Malaysian police arrest 2 suspected JI members

Associated Press, Kuala Lumpur

Malaysian police have arrested two suspected members of a cell of Jamaah Islamiyah, an Islamic group suspected in a string of plots and attacks in Southeast Asia, a government official said on Sunday.

The two men, both Malaysian religious teachers in their 30s, were detained early Saturday in Sandakan, a town in Malaysia's Sabah state on Borneo island, the official said on condition of anonymity.

The suspects, whose identities were not revealed, were part of a cell that arranged accommodation and transport for new Jamaah Islamiyah recruits traveling through Malaysia on their way to camps in the southern Philippines for military training, the official said.

Last month, police in Sandakan arrested two other alleged members of the cell.

All four suspects had been fairly active in the past but had not carried out work for Jamaah Islamiyah in recent months, the official said.
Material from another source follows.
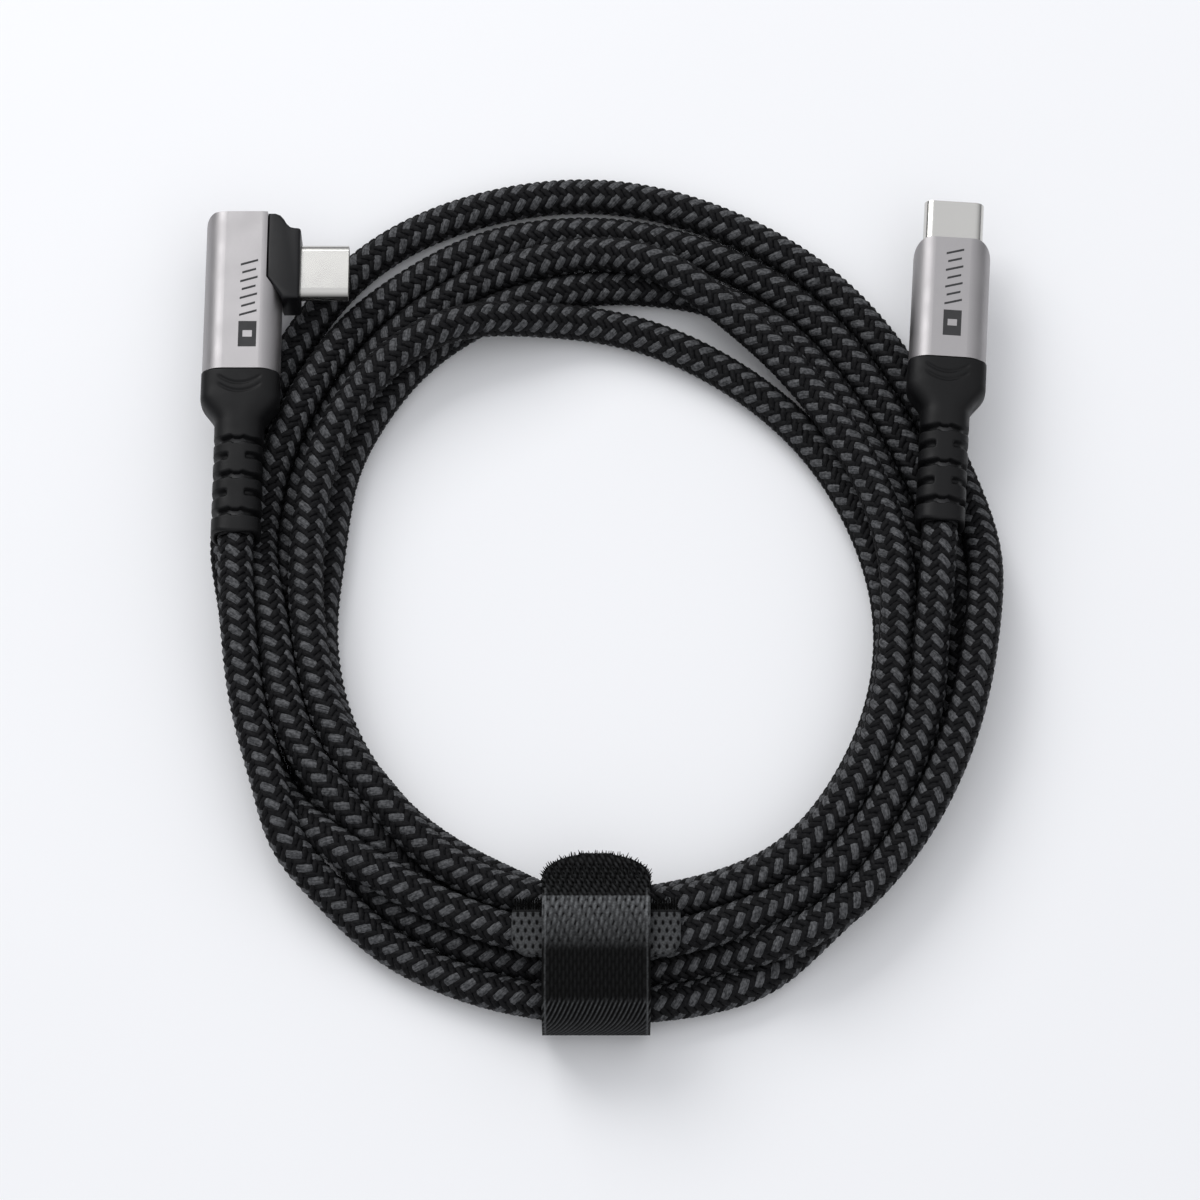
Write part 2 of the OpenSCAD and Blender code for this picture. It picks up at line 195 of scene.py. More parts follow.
# %% Sky
world = bpy.data.worlds.new("studio")
world.use_nodes = True
sky = world.node_tree
facing = add_node(sky, "ShaderNodeTexCoord")
parts = add_node(sky, "ShaderNodeSeparateXYZ")
rising = add_node(sky, "ShaderNodeMapRange")
rising.inputs["From Min"].default_value = 0.1
rising.inputs["From Max"].default_value = 0.95
rising.inputs["To Min"].default_value = 0.2
rising.inputs["To Max"].default_value = 0.98
background = sky.nodes["Background"]
background.inputs["Color"].default_value = (0.96, 0.97, 1.0, 1)
wire(sky, (facing, "Generated", parts, "Vector"), (parts, "Z", rising, "Value"),
     (rising, "Result", background, "Strength"))
bpy.context.scene.world = world
bpy.context.scene.view_settings.view_transform = "Standard"
print("sky strength, low and overhead:", 0.2, 0.98)

# %% [markdown]
# ## The cord's route
# The cord leaves the angle plug's boot, winds about five and a half times round, and
# ends in the straight plug's boot. Where it isn't coiled its points are the CAD model's
# own, so the cord meets both boots. Its thickness is measured on the CAD model's stub.

# %% The cord's size and its two free ends
stub_low, stub_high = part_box("angle_cord_stub")
cord_d = (stub_high.x - stub_low.x) / MM
cord_r = cord_d / 2
print("cord diameter, mm:", round(cord_d, 2))

from_angle_plug = [
    (-49.1, 9.8, 9), (-49, 5, 9), (-48.7, 0, 8.9), (-48.2, -5, 8.7), (-47.5, -10, 8.4),
    (-46.6, -15, 8.1), (-45.4, -20, 7.8),
]
from_straight_plug = [
    (46.8, 11.6, 9), (46.45, 6.6, 9), (46, 1.6, 8.9), (45.4, -3, 8.7), (44.6, -8, 8.5),
    (43.7, -12, 8.4),
]

# %% [markdown]
# ## The turns
# A spiral from a formula would look too neat: in a real coil each turn wanders, and
# some lie on others. So each turn is twelve places round the coil, one to each 30
# degrees. A place says how far the turn is from the middle and on which tier it lies: 0
# is on the floor and 1 is on the turns below. A turn is drawn half a millimetre wide,
# because it draws in by that much as it settles.

# %% The turns, place by place
coil_middle = (0.5, 2.5)
first_angle = 210
angle_step = 30
tier_height = 0.9 * cord_d
drawn_in = 0.5
turns = [
    [(51, 1.15), (56.8, 0.35), (55.6, 0), (54.7, 0), (51.7, 0), (49.8, 0), (48.6, 0), (54, 0),
     (57.3, 0), (54.4, 0), (48.7, 1), (44.6, 1)],
    [(45.8, 0.9), (46.8, 0.1), (46.9, 0), (50, 0), (46.7, 0), (44.9, 0), (43.7, 0), (49, 0),
     (49.6, 0), (47.3, 0), (42.3, 0), (39.1, 0)],
    [(40.3, 0), (41.6, 0), (42.6, 0), (45.3, 0), (42.1, 0), (40, 0), (38.4, 0), (39.2, 0),
     (43, 0), (46.6, 1), (44, 1.05), (39.6, 1)],
    [(41.3, 1), (44.1, 1), (45.3, 1), (47.1, 1.05), (43.1, 1.08), (40.6, 1.08), (41.2, 1),
     (45.3, 0.85), (52.8, 0.68), (50.3, 0.05), (46.5, 0), (44, 0)],
    [(46.2, 0), (51.5, 0), (51, 0), (54.9, 0.9), (52.6, 1.08), (51.2, 0.8), (53.2, 0.1),
     (59.2, 0), (63.4, 0), (62.6, 0), (54.9, 0), (49, 0.05)],
    [(50.7, 0.1), (49.6, 0.9), (50, 0.96), (51.6, 1.05), (47.6, 1.15)],
]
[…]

Their cell leader was believed to have escaped to Indonesia in late 2001.

"Police hope to get fresh leads from the suspects on the extent of (Jamaah Islamiyah's) activities in this region," the official said.

Prime Minister Mahathir Mohamad, commenting on Saturday's arrests, said more Jamaah Islamiah members might be detained soon.

The authorities knew their movements and would arrest them "when the time came," Mahathir was quoted as saying by the Bernama national news agency.

Jamaah Islamiyah is the main suspect in the Oct. 12 bombings in Bali, Indonesia, that killed more than 190 people, mostly foreign tourists.

Security officials say Jamaah Islamiyah has ties to Osama bin Laden's al-Qaeda terror network and accuse it of planning attacks on U.S. and other Western diplomatic missions in Singapore and Malaysia.

Since mid-2001, authorities in mostly Muslim Malaysia have arrested more than 70 suspected Islamic militants, including dozens of alleged members of Jamaah Islamiyah. They are being held under strict security laws allowing indefinite detention without trial.

"They have been arrested under the ISA," a spokesman at federal police headquarters said, referring to the Internal Security Act, used extensively by authorities for nearly two years now to hold without trial suspected Islamic militants.

The group, which aims to turn Malaysia, the southern Philippines and Indonesia into an Islamic state, was linked to the al-Qaeda network accused of the September 2001 attacks on the United States, regional authorities say.

Malaysia, which had begun arresting suspected Islamic militants even before the September attacks, said last November that those in its custody had been identified as Jamaah Islamiah operatives or sympathizers, with many having received military training in Afghanistan.

Regional security officials have said that Jamaah Islamiyah members received arms and bomb-making training at al-Qaeda camps in Afghanistan and in camps in the southern Philippines run by the Moro Islamic Liberation Front, a rebel group.

Malaysia's Sabah state has close geographic and historical ties to the southern Philippines, a mostly Muslim region in the predominantly Catholic Philippines where the government has been battling insurgencies for years.

Sabah is a short boat ride from the southern Philippines. Jamaah Islamiyah wants to establish a pan-Islamic state in Southeast Asia covering Malaysia, the southern Philippines and Indonesia.